Putting legality aside, it has been suggested to me that it would probably take a child suffering injury (or worse) to force Amazon to face up to its moral responsibility. How sad is that? Individual companies feel powerless, afraid of being singled out and bullied for adopting a strong stance. The BTHA has started a dialogue with Amazon, as has the Toy Association over in the US, but Amazon is nothing if not a slippery beast – I can’t imagine progress will be easy or quick.
But should that stop us – collectively, as an industry – from trying? Absolutely not. The online sphere already resembles the wild west in so many areas; surely, we should at least attempt to rein in its worst excesses and transgressions? For example, could Amazon ever be persuaded (or, preferably, legally required) to channel all transactions through its vendor scheme, giving it at least a modicum of control over certification and regulations? As I said, there are no easy answers, but I know that there are some people out there working hard behind the scenes to get to grips with the situation. I wish them well.
Over in the US, it has been quarterly results week: Mattel’s latest results featured a couple of bright spots, including double digit increases for both Barbie and Hot Wheels, but they were not enough to prevent the announcement that over 2000 jobs would be disappearing from the global workforce. Sad times. Meanwhile, Hasbro exceeded analysts’ expectations; while revenue fell by 7%, that was half the drop that had been expected, so media coverage and share movement was positive.

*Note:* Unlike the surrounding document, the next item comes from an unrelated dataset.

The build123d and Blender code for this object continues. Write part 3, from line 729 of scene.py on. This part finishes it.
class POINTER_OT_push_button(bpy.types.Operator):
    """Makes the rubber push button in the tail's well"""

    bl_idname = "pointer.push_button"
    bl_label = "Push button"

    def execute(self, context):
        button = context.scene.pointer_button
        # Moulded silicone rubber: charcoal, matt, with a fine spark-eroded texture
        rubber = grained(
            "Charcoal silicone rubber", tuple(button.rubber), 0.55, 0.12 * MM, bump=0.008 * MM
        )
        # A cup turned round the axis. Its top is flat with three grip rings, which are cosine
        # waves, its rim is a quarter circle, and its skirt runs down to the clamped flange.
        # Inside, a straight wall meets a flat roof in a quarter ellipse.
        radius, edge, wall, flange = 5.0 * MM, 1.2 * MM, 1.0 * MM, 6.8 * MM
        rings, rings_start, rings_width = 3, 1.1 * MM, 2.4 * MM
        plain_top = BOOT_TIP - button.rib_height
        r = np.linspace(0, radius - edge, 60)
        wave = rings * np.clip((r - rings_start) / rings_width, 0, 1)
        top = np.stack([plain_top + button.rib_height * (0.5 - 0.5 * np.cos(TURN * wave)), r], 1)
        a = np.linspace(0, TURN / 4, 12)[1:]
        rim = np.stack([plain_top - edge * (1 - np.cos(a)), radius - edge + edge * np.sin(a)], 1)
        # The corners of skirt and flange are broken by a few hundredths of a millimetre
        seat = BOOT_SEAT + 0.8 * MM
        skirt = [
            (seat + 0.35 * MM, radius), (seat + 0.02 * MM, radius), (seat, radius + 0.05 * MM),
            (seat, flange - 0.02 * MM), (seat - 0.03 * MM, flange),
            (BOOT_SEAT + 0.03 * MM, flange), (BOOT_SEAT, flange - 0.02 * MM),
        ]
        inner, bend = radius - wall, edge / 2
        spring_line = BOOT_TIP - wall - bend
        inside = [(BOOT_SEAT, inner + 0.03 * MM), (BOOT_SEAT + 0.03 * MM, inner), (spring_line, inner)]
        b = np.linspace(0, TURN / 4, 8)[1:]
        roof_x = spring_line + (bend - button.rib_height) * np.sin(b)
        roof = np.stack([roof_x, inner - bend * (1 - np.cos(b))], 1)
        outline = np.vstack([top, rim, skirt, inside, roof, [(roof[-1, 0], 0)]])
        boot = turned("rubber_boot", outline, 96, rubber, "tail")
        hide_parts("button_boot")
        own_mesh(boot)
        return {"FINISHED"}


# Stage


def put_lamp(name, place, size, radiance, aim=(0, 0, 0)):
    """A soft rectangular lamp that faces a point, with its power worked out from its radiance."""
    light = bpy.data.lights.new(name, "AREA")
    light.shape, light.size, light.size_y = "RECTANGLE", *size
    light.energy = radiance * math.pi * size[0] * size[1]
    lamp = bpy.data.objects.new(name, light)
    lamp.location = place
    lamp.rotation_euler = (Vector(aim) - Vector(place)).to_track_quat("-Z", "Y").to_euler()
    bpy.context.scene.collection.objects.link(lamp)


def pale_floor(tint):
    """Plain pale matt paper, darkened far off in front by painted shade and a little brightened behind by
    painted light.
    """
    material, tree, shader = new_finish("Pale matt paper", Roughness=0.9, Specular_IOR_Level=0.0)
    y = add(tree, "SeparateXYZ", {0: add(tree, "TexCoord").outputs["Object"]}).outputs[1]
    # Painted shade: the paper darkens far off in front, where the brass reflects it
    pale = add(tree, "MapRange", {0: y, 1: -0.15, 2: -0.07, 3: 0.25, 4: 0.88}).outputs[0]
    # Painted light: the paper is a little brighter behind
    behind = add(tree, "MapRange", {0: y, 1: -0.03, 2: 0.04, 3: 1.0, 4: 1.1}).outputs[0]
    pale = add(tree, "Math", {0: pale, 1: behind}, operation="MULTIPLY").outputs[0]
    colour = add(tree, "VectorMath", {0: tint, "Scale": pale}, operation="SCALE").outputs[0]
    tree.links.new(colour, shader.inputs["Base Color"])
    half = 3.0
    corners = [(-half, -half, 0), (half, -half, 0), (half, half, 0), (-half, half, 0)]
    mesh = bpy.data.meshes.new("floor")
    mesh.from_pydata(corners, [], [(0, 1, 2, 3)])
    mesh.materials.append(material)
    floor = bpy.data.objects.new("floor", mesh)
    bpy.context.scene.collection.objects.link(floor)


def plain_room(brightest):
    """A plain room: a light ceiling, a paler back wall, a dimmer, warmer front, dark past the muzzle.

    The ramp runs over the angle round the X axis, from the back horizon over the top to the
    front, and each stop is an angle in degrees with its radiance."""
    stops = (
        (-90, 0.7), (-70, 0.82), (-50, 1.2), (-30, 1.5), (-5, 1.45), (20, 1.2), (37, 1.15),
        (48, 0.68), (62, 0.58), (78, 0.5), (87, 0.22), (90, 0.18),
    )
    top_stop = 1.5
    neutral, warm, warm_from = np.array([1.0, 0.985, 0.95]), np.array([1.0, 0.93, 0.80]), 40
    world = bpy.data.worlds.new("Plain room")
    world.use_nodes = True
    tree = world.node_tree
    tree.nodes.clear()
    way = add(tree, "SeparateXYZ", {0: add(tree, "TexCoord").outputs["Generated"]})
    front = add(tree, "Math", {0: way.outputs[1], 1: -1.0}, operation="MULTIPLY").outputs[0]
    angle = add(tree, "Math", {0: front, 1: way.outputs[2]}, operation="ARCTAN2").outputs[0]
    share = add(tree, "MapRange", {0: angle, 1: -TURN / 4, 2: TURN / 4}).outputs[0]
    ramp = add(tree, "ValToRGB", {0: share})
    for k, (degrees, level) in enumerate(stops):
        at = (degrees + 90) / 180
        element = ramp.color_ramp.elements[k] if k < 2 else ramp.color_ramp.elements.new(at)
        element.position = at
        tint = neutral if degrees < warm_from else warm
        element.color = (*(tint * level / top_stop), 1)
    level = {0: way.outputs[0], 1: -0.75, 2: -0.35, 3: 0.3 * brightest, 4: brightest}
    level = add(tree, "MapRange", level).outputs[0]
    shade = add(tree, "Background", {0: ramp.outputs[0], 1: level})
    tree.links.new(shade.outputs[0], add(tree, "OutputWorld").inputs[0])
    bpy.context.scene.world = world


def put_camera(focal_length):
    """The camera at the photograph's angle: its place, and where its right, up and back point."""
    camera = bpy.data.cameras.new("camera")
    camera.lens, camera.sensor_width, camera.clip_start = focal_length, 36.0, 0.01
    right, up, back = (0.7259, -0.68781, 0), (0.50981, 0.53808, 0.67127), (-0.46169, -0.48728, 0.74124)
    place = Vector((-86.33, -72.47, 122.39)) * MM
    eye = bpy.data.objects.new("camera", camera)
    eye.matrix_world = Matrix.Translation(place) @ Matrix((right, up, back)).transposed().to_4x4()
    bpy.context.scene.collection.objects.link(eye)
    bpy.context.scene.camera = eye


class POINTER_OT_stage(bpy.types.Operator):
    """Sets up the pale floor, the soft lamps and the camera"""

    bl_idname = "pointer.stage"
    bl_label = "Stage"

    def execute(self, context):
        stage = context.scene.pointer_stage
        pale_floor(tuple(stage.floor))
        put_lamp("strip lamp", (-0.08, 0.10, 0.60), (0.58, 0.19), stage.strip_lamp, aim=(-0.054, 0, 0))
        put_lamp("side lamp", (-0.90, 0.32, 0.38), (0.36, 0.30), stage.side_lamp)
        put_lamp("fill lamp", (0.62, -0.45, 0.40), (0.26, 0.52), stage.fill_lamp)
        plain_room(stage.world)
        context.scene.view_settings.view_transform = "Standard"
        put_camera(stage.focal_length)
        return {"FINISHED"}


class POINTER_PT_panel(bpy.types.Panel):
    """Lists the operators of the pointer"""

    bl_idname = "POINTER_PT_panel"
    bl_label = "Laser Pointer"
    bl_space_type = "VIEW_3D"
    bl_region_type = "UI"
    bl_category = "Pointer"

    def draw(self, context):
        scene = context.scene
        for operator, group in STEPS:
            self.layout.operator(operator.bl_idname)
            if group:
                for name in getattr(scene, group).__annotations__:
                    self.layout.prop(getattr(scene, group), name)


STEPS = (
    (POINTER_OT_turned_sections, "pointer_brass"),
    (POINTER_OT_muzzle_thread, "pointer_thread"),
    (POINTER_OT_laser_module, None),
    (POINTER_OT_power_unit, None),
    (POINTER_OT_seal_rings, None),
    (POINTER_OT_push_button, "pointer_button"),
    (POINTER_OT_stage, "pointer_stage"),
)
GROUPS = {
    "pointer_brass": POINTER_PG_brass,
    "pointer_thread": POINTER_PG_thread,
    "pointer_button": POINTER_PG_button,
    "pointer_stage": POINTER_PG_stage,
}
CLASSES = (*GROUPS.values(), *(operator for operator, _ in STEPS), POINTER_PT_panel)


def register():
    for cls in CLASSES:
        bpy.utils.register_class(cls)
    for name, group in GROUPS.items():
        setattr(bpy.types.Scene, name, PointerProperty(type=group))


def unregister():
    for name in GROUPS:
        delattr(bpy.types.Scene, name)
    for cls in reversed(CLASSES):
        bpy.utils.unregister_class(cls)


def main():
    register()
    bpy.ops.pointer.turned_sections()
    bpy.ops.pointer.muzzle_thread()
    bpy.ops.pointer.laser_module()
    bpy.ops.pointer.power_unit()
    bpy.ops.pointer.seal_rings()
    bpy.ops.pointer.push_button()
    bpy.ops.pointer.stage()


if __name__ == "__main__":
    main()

Mind you, confusion briefly reigned as a New York Times reporter quoted CEO Brian Goldner saying that Hasbro would be “moving the bulk of its China production out of the country” to purportedly avoid President Trump’s trade war. Worse, some other media outlets (including one UK toy magazine) repeated the claim, without bothering to check if there was any truth in the story. As it turned out, it was ‘fake news’; only a very small proportion of production is affected. If you’ve been in the industry any length of time and have even a modicum of understanding about the global manufacturing situation, perhaps an alarm bell might have rung in your head on reading such a claim? First of all, there are no US tariffs on mainstream toys – not yet at any rate (although Trump’s announcement that he is prepared to add a 10% tariff to every product coming into the US from China must have alarmed a few people – even if it is almost certainly a really bad bluff). And where exactly would Hasbro move the 70% of its range currently manufactured in China? Where else has the mass production capability, infrastructure, experienced workforce and capacity at such short notice? In an era where false information is rife, it is incumbent on media outlets to report accurately and, when appropriating other people’s stories, to verify that what they’re repeating is at least plausible.
There is just time to tell you that Jeremy Pateman has parted company with Tactic Games and that former head toy buyer Ian Chaplin left Argos this week, before sharing one final amusing email exchange I had this week. Someone sent me an email that he had received, which was purportedly from Asda. The email, which was signed by the splendidly named Mr Anthony Hemmerdinger, said: “We are interested of most of the products that you have on your profile.” It went on to request a price list and express an interest in establishing a “long-term B2B relationship with your company.” The person who forwarded it admitted that he was 99% sure it was fake and wanted me to alert people about the scam. I can say with 100% certainty that the email was fake: firstly, as I understand it, Asda would never contact anyone out of the blue – companies which trade with them tell me they can’t ever find anyone to speak or answer an email, yet alone an unlisted supplier. Secondly, I really think that if there was anyone at Asda with that illustrious name, I would have heard of them. And finally, even allowing for the fact that people from Yorkshire speak a unique form of English vernacular, I’ve never heard any of them mangle the English language quite so badly (“We are interested OF” indeed…). Mr Hemmerdinger, you’re not fooling anyone.